DO THIS >> Output all the material that follows, exactly as given.

STORED DATA >>
____________
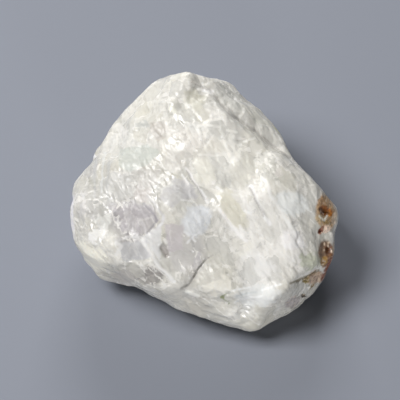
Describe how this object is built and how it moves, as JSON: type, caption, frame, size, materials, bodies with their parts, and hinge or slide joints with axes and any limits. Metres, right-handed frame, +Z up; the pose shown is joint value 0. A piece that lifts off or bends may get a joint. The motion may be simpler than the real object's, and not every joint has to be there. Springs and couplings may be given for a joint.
{
  "type": "rough white mineral specimen",
  "caption": "Rough hand-sized lump of milky white mineral with a broad broken face, a grooved bank and an iron-stained end, resting on a small flat spot.",
  "frame": {"origin": "middle of the stone's box, on the surface that it rests on", "axes": "+X along the longest extent, towards the iron-stained end; -Y towards the viewer of the broad face; +Z up"},
  "size_m": [0.0604, 0.0554, 0.0365],
  "materials": {
    "milky_mineral": "broken vitreous surface, milky white with grey translucent zones and an iron-stained end"
  },
  "bodies": {
    "root": {"matrix_stone": "milky_mineral"}
  },
  "joints": []
}
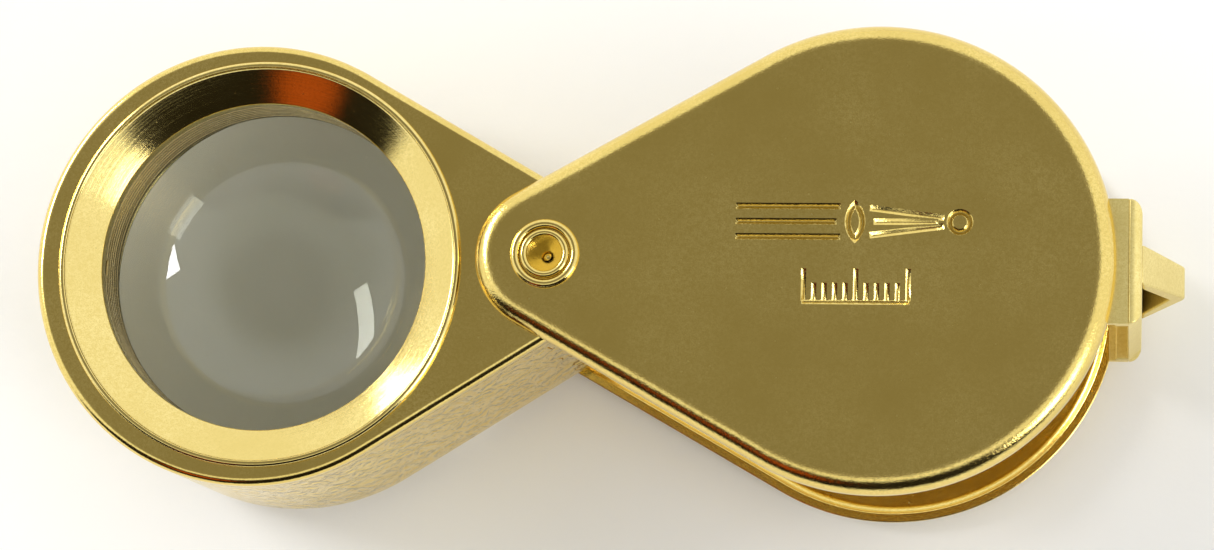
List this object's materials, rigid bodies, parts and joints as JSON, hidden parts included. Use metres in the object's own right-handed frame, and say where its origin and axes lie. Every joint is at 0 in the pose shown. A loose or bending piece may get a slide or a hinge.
____________
RESULT FOR THIS TASK >>
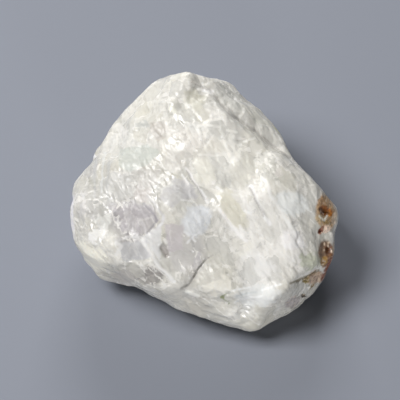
Describe how this object is built and how it moves, as JSON: type, caption, frame, size, materials, bodies with their parts, and hinge or slide joints with axes and any limits. Metres, right-handed frame, +Z up; the pose shown is joint value 0. A piece that lifts off or bends may get a joint. The motion may be simpler than the real object's, and not every joint has to be there. Springs and couplings may be given for a joint.
{
  "type": "rough white mineral specimen",
  "caption": "Rough hand-sized lump of milky white mineral with a broad broken face, a grooved bank and an iron-stained end, resting on a small flat spot.",
  "frame": {"origin": "middle of the stone's box, on the surface that it rests on", "axes": "+X along the longest extent, towards the iron-stained end; -Y towards the viewer of the broad face; +Z up"},
  "size_m": [0.0604, 0.0554, 0.0365],
  "materials": {
    "milky_mineral": "broken vitreous surface, milky white with grey translucent zones and an iron-stained end"
  },
  "bodies": {
    "root": {"matrix_stone": "milky_mineral"}
  },
  "joints": []
}
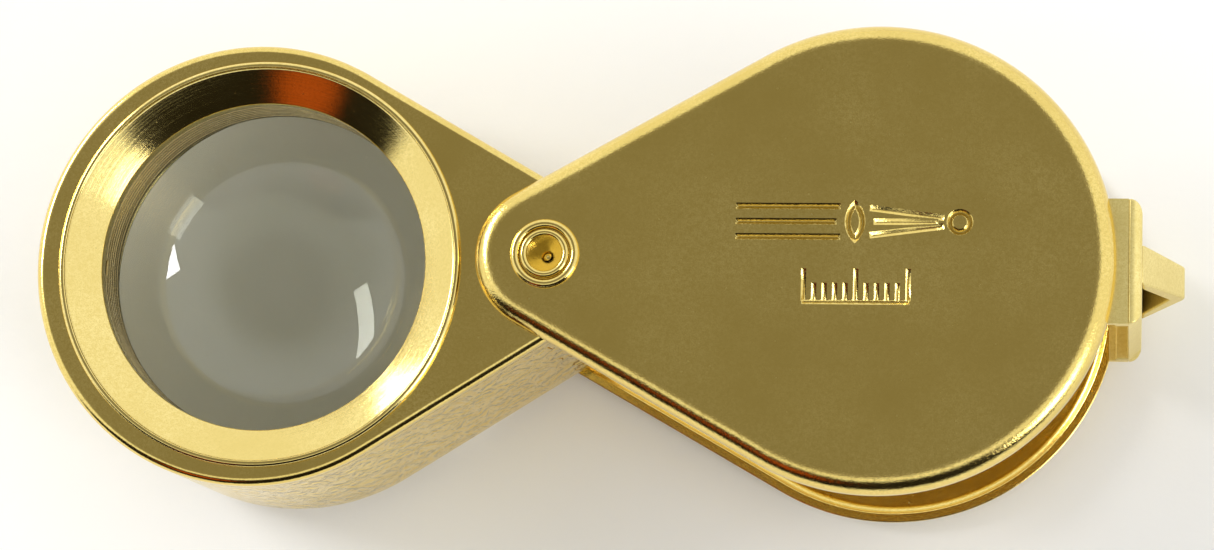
List this object's materials, rigid bodies, parts and joints as JSON, hidden parts included. Use metres in the object's own right-handed frame, and say where its origin and axes lie. Every joint is at 0 in the pose shown. A loose or bending piece may get a slide or a hinge.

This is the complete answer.